Caymmi definiu a capital da Bahia em “São Salvador”:
“São Salvador, Bahia de São Salvador
A terra de Nosso Senhor
Pedaço de terra que é meu
São Salvador, Bahia de São Salvador
A terra do branco mulato
A terra do preto doutor
São Salvador, Bahia de São Salvador
A terra do Nosso Senhor
Do Nosso Senhor do Bonfim
Oh Bahia, Bahia cidade de São Salvador
Bahia oh, Bahia, Bahia cidade de São Salvador”
O Senhor do Bonfim citado na música representa o curioso sincretismo do povo baiano pois o povo entra na Igreja católica pensando que está lidando com Cristo, enquanto nos terreiros dão oferendas para o orixá Oxalá, o ancião da cultura iorubá.

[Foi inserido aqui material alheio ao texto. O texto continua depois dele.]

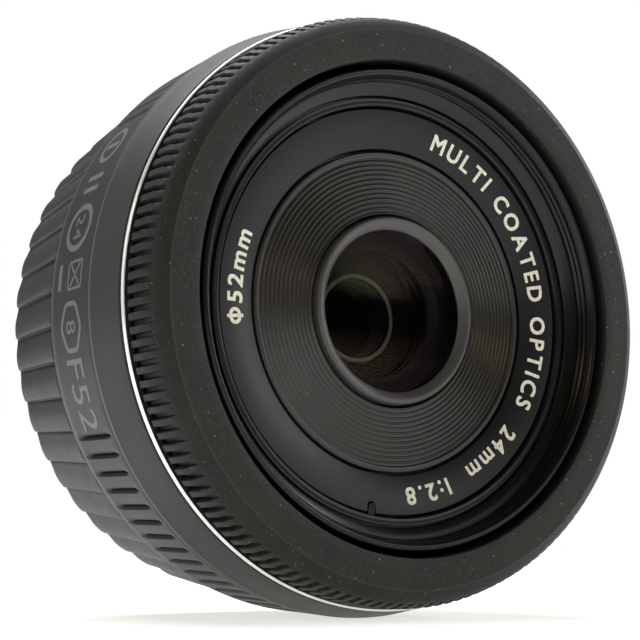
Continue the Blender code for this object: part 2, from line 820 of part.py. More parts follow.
# ---- guide tube, plates and board ---------------------------------------------
guide_end = GEAR_PLATE_DEPTH - GAP
guide = turned(
    "guide_tube",
    [
        (GUIDE_R + GUIDE_WALL, GUIDE_FRONT),
        (GUIDE_R + GUIDE_WALL, guide_end),
        (GUIDE_R, guide_end),
        (GUIDE_R, GUIDE_FRONT),
    ],
    SATIN,
)
cam_inner = CAM_R
cam_outer = CAM_R + CAM_WALL
cam_front = GUIDE_FRONT + 0.2 * MM
sector_pitch_r = MODULE * SECTOR_TEETH / 2
cam_end = guide_end - GAP
for i in range(3):
    angle = FOLLOWER_FIRST + 120.0 * i
    run = block(
        "guide_slot_%d" % (i + 1),
        (6 * MM, (FOLLOWER_R + GAP) * 2, FOCUS_TRAVEL + 2 * (FOLLOWER_R + GAP)),
        (GUIDE_R, 0.0, FOLLOWER_DEPTH - FOCUS_TRAVEL / 2),
        angle,
        home=tools,
    )
    cut(guide, run)
gear_plate = turned(
    "gear_plate",
    [
        (BARREL_INNER_R - GAP, GEAR_PLATE_DEPTH),
        (BARREL_INNER_R - GAP, GEAR_PLATE_DEPTH + GEAR_PLATE_THICK),
        (INNER_CLEAR_R, GEAR_PLATE_DEPTH + GEAR_PLATE_THICK),
        (INNER_CLEAR_R, GEAR_PLATE_DEPTH),
    ],
    STEEL,
)
board_front = GEAR_PLATE_DEPTH + GEAR_PLATE_THICK + GAP
board = turned(
    "main_board",
    [
        (CAP_BORE_R - GAP, board_front),
        (CAP_BORE_R - GAP, board_front + BOARD_THICK),
        (INNER_CLEAR_R, board_front + BOARD_THICK),
        (INNER_CLEAR_R, board_front),
    ],
    BOARD,
    steps=32,
)
for i, angle in enumerate(CHIP_ANGLES):
    chip = block(
        "chip_tool_%d" % (i + 1), (CHIP_SIZE, CHIP_SIZE, CHIP_HEIGHT),
        (CHIP_CIRCLE_R, 0.0, board_front + BOARD_THICK + CHIP_SINK), angle, home=tools
    )
    cut(board, chip, "UNION")

# ---- gears --------------------------------------------------------------------


def tooth_points(teeth, phase, inward=False):
    """The outline of a gear, four points a tooth, thinned for backlash."""
    pitch_r = MODULE * teeth / 2
    step = 2 * math.pi / teeth
    half = math.pi * MODULE / 4 * BACKLASH
    flank = math.tan(math.radians(24))
    tip = 0.75 * MODULE
    root = 0.95 * MODULE
    sign = -1 if inward else 1
    tip_r = pitch_r + sign * tip
    root_r = pitch_r - sign * root
    tip_half = (half - tip * flank) / tip_r
    root_half = (half + root * flank) / root_r
    points = []
    for i in range(teeth):
        mid = phase + i * step
        for radius, turn in (
            (root_r, -root_half), (tip_r, -tip_half), (tip_r, tip_half), (root_r, root_half)
        ):
            points.append((radius * math.cos(mid + turn), radius * math.sin(mid + turn)))
    return points


sector_phase = math.radians(IDLER_ANGLE)
idler_pitch_r = MODULE * IDLER_TEETH / 2
pinion_pitch_r = MODULE * PINION_TEETH / 2
idler_circle = sector_pitch_r - idler_pitch_r
idler_at = polar(idler_circle, IDLER_ANGLE)
idler_phase = math.radians(IDLER_ANGLE) + math.pi / IDLER_TEETH
reach = idler_pitch_r + pinion_pitch_r
swing = math.acos(
    (idler_circle**2 + MOTOR_CIRCLE_R**2 - reach**2) / (2 * idler_circle * MOTOR_CIRCLE_R)
)
motor_at = polar(MOTOR_CIRCLE_R, IDLER_ANGLE + math.degrees(swing))
towards = math.atan2(motor_at[1] - idler_at[1], motor_at[0] - idler_at[0])
share = (towards - idler_phase) * IDLER_TEETH / (2 * math.pi)
pinion_phase = towards + math.pi - (0.5 - share) * 2 * math.pi / PINION_TEETH

cam = turned(
    "cam_ring",
    [(cam_outer, cam_front), (cam_outer, cam_end), (cam_inner, cam_end), (cam_inner, cam_front)],
    BRASS,
)
teeth_from = IDLER_ANGLE - SECTOR_MARGIN
teeth_to = IDLER_ANGLE + CAM_TURN + SECTOR_MARGIN
inner_gear = tooth_points(SECTOR_TEETH, sector_phase, inward=True)
rack = []
for x, y in inner_gear:
    angle = math.degrees(math.atan2(y, x))
    if teeth_from < angle < teeth_to:
        rack.append((angle, x, y))
rack.sort()
arc = [(x, y) for _, x, y in rack]
back_arc = [
    polar(cam_inner + CAM_WALL / 2, teeth_to - (teeth_to - teeth_from) * i / 14) for i in range(15)
]
gear_sector = outline(
    "gear_sector", [arc + back_arc], GEAR_DEPTH - 0.1 * MM, GEAR_FACE + 0.2 * MM, home=tools
)
cut(cam, gear_sector, "UNION")
for i in range(3):
    start_angle = FOLLOWER_FIRST + 120.0 * i
    curve = bpy.data.curves.new("cam_path_%d" % (i + 1), "CURVE")
    curve.dimensions = "3D"
    curve.bevel_depth = CAM_SLOT_R
    curve.bevel_resolution = 1
    curve.use_fill_caps = True
    spline = curve.splines.new("POLY")
    count = 9
    spline.points.add(count - 1)
    for k, point in enumerate(spline.points):
        along = (1 + 2 * CAM_SLOT_SPARE) * k / (count - 1) - CAM_SLOT_SPARE
        a = math.radians(start_angle + CAM_TURN * along)
        depth = FOLLOWER_DEPTH - FOCUS_TRAVEL * along
        mid = cam_inner + CAM_WALL / 2
        point.co = (mid * math.cos(a), mid * math.sin(a), z_at(depth), 1.0)
    drawn = bpy.data.objects.new("cam_path_%d" % (i + 1), curve)
    tools.objects.link(drawn)
    path = meshed(drawn, "cam_slot_%d" % (i + 1), tools)
    path.parent = lens_frame
    cut(cam, path)

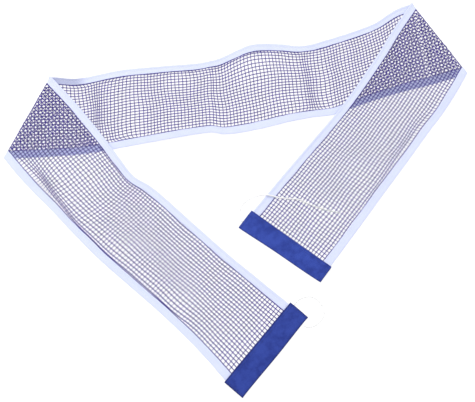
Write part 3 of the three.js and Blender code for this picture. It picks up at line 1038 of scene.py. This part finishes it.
def makeTapeStitches(section):
    q, n = np.array(tapeValues["stitchRows"]).T
    grid = raisedPoints(section, q, n, tapeValues["spacing"])
    grid = ravelled(grid, tapeValues["waverSize"] / 2)
    name = pieceName("tapeStitches", section)
    mesh = linesMesh(name, [grid[:, k] for k in range(len(q))])
    piece = grow(name, stitchTree, mesh, stitchSizes(tapeValues["thread"], whiteThread))
    attach(piece, section)
    return piece


cordValues = {
    "diameter": 0.0025,
    "plies": 3,
    "relief": 0.09,
    "pitch": 0.011,
    "step": 0.0009,
    "hemStep": 0.002,  # coarser, because the hem hides it
    "seat": 72.95,  # place of the hem cord across the strip
}


def growCord(name, line, step):
    sizes = {
        "Cord Diameter": cordValues["diameter"],
        "Plies": cordValues["plies"],
        "Ply Relief": cordValues["relief"],
        "Twist Pitch": cordValues["pitch"],
        "Step": step,
        "Material": cordFibre,
    }
    return grow(name, cordTree, linesMesh(name, [line]), sizes)


def makeHemCord(section):
    into = tapeValues["hemIn"] if section in ("left", "right") else 0.0
    line = sectionPoints(section, [cordValues["seat"]], 3.0, into)[:, 0]
    name = pieceName("hemCord", section)
    piece = growCord(name, line, cordValues["hemStep"])
    attach(piece, section, "hem_cord")
    return piece


for section in sections:
    makeTapePiece("top", topTapeHalf, section)
    makeTapePiece("bottom", bottomTapeHalf, section)
    makeTapeStitches(section)
    makeHemCord(section)
print("tapes and hem cord made")

# Post sleeves
sleeveValues = {
    "length": 157.0,
    "width": 35.5,
    "cloth": 0.4,
    "wrinkle": 0.28,
    "edgeBand": {"left": 2.6, "right": 1.5},
    "edgeDepth": {"left": 0.95, "right": 0.6},
    "wholeShade": {"left": 0.16, "right": 0.0},  # painted shade: the left sleeve is drawn a little darker all over
    "pinch": {"left": 0.0, "right": 5.0},  # how much narrower it lies at its foot
    "thread": 0.0005,
}
# Middle of the cloth, from the turned-in lower mouth edge round the closed edge and back.
sleeveOutline = [
    (7.0, 0.72), (4.0, 0.72), (0.9, 0.72), (0.3, 0.62), (0.2, 0.48), (0.3, 0.34), (0.9, 0.26),
    (4.0, 0.25), (8.0, 0.25), (12.0, 0.25), (17.0, 0.25), (22.0, 0.25), (27.0, 0.25),
    (31.0, 0.25), (33.6, 0.25), (34.8, 0.5), (35.25, 1.4), (34.8, 2.3), (33.6, 2.65),
    (31.0, 3.04), (27.0, 3.6), (22.0, 4.3), (17.0, 5.0), (13.0, 5.56), (9.5, 5.82), (6.0, 5.85),
    (3.0, 5.85), (0.9, 5.84), (0.3, 5.76), (0.2, 5.62), (0.3, 5.48), (0.9, 5.38), (4.0, 5.38),
    (7.0, 5.38),
]


# Turns places in a sleeve's own frame (w outward, v towards the top hem) into the row frame.
def sleeveFrame(side):
    half = netPlan["halfHeight"]
    hem, foot = planOf(side, sleeveAt[side], half), planOf(side, sleeveAt[side], -half)
    middle = (hem + foot) / 2
    ahead = (hem - foot) / np.linalg.norm(hem - foot)
    turn = 1 if side == "left" else -1
    outward = np.array([ahead[1] * turn, -ahead[0] * turn])

    def place(w, v, z):
        xy = middle + w[..., None] * outward + v[..., None] * ahead
        return np.concatenate([xy, z[..., None]], axis=-1)

    return place


def wrinklesOf(w, v, seed):
    return (
        0.5 * np.sin(0.11 * v + 0.23 * w + seed)
        + 0.35 * np.sin(0.27 * v - 0.19 * w + 2.3 * seed)
        + 0.25 * np.sin(0.07 * v * w / 10 + 0.4 * v + seed)
    )


# Draws the closed edge in towards the sleeve's foot.
def pinched(side, w, v):
    towardsFoot = 0.5 - v / sleeveValues["length"]
    return w - sleeveValues["pinch"][side] * towardsFoot * smooth(w, 8, 35)


def makeSleeve(side):
    place = sleeveFrame(side)
    w, z = np.array(sleeveOutline).T
    half = sleeveValues["length"] / 2
    v = np.concatenate([[-half, -half + 0.6], np.linspace(-half + 1.6, half - 1.6, 90),
                        [half - 0.6, half]])
    wGrid, vGrid = np.meshgrid(w, v)
    zGrid = np.repeat(z[None, :], len(v), axis=0)
    seed = 1.3 if side == "left" else 4.1
    upper = smooth(zGrid, 2.2, 3.2)
    amount = sleeveValues["wrinkle"] * upper * smooth(wGrid, 1, 8) * (1 - smooth(wGrid, 31, 35))
    zGrid = zGrid + amount * (wrinklesOf(wGrid, vGrid, seed) - 0.4)
    bow = 0.35 * np.sin(0.05 * vGrid + seed) * smooth(wGrid, 20, 35)
    nearEnd = 1 - smooth(half - np.abs(vGrid), 0, 6)
    toEdge = np.minimum(half - np.abs(vGrid), np.minimum(wGrid, sleeveValues["width"] - wGrid))
    band, depth = sleeveValues["edgeBand"][side], sleeveValues["edgeDepth"][side]
    # painted shade: the left sleeve is drawn darker all over, and every sleeve is darker near its
    # edges
    shadeAllOver = sleeveValues["wholeShade"][side]
    marks = {"edge": shadeAllOver + (depth - shadeAllOver) * (1 - smooth(toEdge, 0.3, band))}
    wGrid = pinched(side, wGrid, vGrid) + bow * (1 - nearEnd) - 0.2 * smooth(wGrid, 30, 35)
    name = pieceName("postSleeve", side)
    grid = place(wGrid, vGrid, zGrid)
    piece = clothSheet(name, grid, sleeveValues["cloth"], sleeveCloth, marks)
    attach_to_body(piece, side + "_run")
    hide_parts("post_sleeve_" + side)

    ends = half - 4.0
    lines = []
    for at, low, high in ((2.2, 0.04, 6.06), (5.4, 0.04, 6.06)):
        across = np.linspace(-ends, ends, 60)
        for level in (low, high):
            lines.append(place(np.full(60, at), across, np.full(60, level)))
    for end in (-ends - 0.4, ends + 0.4):
        along = np.linspace(2.0, 33.0, 12)
        top = np.interp(along, w[18:28][::-1], z[18:28][::-1]) + 0.22
        across = np.full(12, end)
        lines.append(place(pinched(side, along, across), across, top))
    name = pieceName("sleeveStitches", side)
    sizes = stitchSizes(sleeveValues["thread"], navyThread)
    seams = grow(name, stitchTree, linesMesh("sleeveStitches", lines), sizes)
    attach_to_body(seams, side + "_run")


for side in ("left", "right"):
    makeSleeve(side)
print("post sleeves made")

# Free ends of the cord
# The loop at the left sleeve: out of its mouth and back to its closed edge, in metres.
loopRoute = [
    (0.0726, -0.214, 0.00305), (0.0762, -0.216, 0.00305), (0.0796, -0.2136, 0.00285),
    (0.0826, -0.2086, 0.00215), (0.088, -0.203, 0.00155), (0.096, -0.1994, 0.00135),
    (0.105, -0.198, 0.00135), (0.113, -0.2004, 0.00135), (0.12, -0.2064, 0.00135),
    (0.125, -0.215, 0.00135), (0.126, -0.224, 0.00135), (0.1236, -0.232, 0.00135),
    (0.118, -0.239, 0.00135), (0.11, -0.244, 0.00135), (0.102, -0.246, 0.0014),
    (0.0974, -0.2452, 0.0015), (0.0944, -0.2432, 0.00155),
]
# The tail at the right sleeve, back across its run.
tailRoute = [
    (0.0168, -0.061, 0.00305), (0.0124, -0.0668, 0.00305), (0.008, -0.0716, 0.00285),
    (0.003, -0.0742, 0.0024), (-0.0014, -0.0724, 0.00185), (-0.0036, -0.065, 0.00145),
    (-0.003, -0.055, 0.00135), (0.0, -0.046, 0.00135), (0.0054, -0.04, 0.00165),
    (0.0136, -0.035, 0.00275), (0.023, -0.0318, 0.005), (0.033, -0.03, 0.0068),
    (0.042, -0.03, 0.0072), (0.051, -0.0316, 0.0063), (0.06, -0.0336, 0.0051),
    (0.071, -0.0348, 0.0047), (0.082, -0.0354, 0.0046), (0.094, -0.037, 0.0046),
    (0.104, -0.042, 0.0046), (0.114, -0.047, 0.0046), (0.125, -0.051, 0.0046),
    (0.136, -0.055, 0.0046), (0.147, -0.0576, 0.0046), (0.159, -0.06, 0.0046),
]


# A smooth line through a route's points.
def smoothRoute(route, count=12):
    points = np.array(route)
    padded = np.concatenate([[2 * points[0] - points[1]], points, [2 * points[-1] - points[-2]]])
    line = []
    for i in range(len(points) - 1):
        a, b, c, d = padded[i : i + 4]
        for t in np.linspace(0, 1, count, endpoint=False):
            line.append(
                0.5
                * (
                    2 * b
                    + (c - a) * t
                    + (2 * a - 5 * b + 4 * c - d) * t * t
                    + (3 * b - a - 3 * c + d) * t**3
                )
            )
    line.append(points[-1])
    return np.array(line)


def makeFreeCord(name, route, side, node, exitPoint):
    line = smoothRoute(route)
    piece = growCord(name, line / mm, cordValues["step"])
    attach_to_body(piece, side + "_run")
    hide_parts(node)
    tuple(exitPoint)


makeFreeCord("cordLoopLeft", loopRoute, "left", "cord_loop_left", loopRoute[0])
makeFreeCord("cordTailRight", tailRoute, "right", "cord_tail_right", tailRoute[0])
print("free cords made")

# Table and light
studio = {
    "sky": 0.8,
    "lampPower": 42.0,
    "lampSize": 2.4,
    "lampPlace": (-0.5, 0.7, 2.2),
    "tableReach": 12.0,
    "tableLevel": -0.0003,
}


def addTableAndLight():
    mesh = bpy.data.meshes.new("tableTop")
    reach, level = studio["tableReach"], studio["tableLevel"]
    turns = [(-1, -1), (1, -1), (1, 1), (-1, 1)]
    corners = [(reach * x, reach * y, level) for x, y in turns]
    mesh.from_pydata(corners, [], [(0, 1, 2, 3)])
    mesh.materials.append(tableTop)
    table = bpy.data.objects.new("tableTop", mesh)
    bpy.context.collection.objects.link(table)

    lamp = bpy.data.lights.new("softLamp", "AREA")
    lamp.shape = "DISK"
    lamp.size = studio["lampSize"]
    lamp.energy = studio["lampPower"]
    holder = bpy.data.objects.new("softLamp", lamp)
    holder.location = studio["lampPlace"]
    aim = Vector((0, 0, 0)) - Vector(studio["lampPlace"])
    holder.rotation_euler = aim.to_track_quat("-Z", "Y").to_euler()
    bpy.context.collection.objects.link(holder)

    world = bpy.context.scene.world or bpy.data.worlds.new("studio")
    bpy.context.scene.world = world
    world.use_nodes = True
    sky = world.node_tree.nodes["Background"]
    sky.inputs["Color"].default_value = (1, 1, 1, 1)
    sky.inputs["Strength"].default_value = studio["sky"]
    bpy.context.scene.view_settings.view_transform = "Standard"


addTableAndLight()
print("table and light placed")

E na composição “Oração a Mãe Menininha” Caymmi refere-se a sua filiação ao axè do Gantois:
“Ai! Minha mãe
Minha mãe Menininha
Ai! Minha mãe
Menininha do Gantoise
A estrela mais linda, hein
Tá no gantoise
E o sol mais brilhante, hein
Tá no gantoise
A beleza do mundo, hein
Tá no gantoise
E a mão da doçura, hein
Tá no gantoise
O consolo da gente, ai
Tá no gantoise
E a Oxum mais bonita hein
Tá no gantoise
Olorum quem mandou essa filha de Oxum
Tomar conta da gente e de tudo cuidar
Olorum quem mandou eô ora iê iê ô”
CONSIDERAÇÕES FINAIS
Este estudo é um convite para que os leitores conheçam a obra de Dorival Caymmi.Uma obra marcada pelo suor dos pescadores baianos e pelos aromas apetitosos da negras baianas.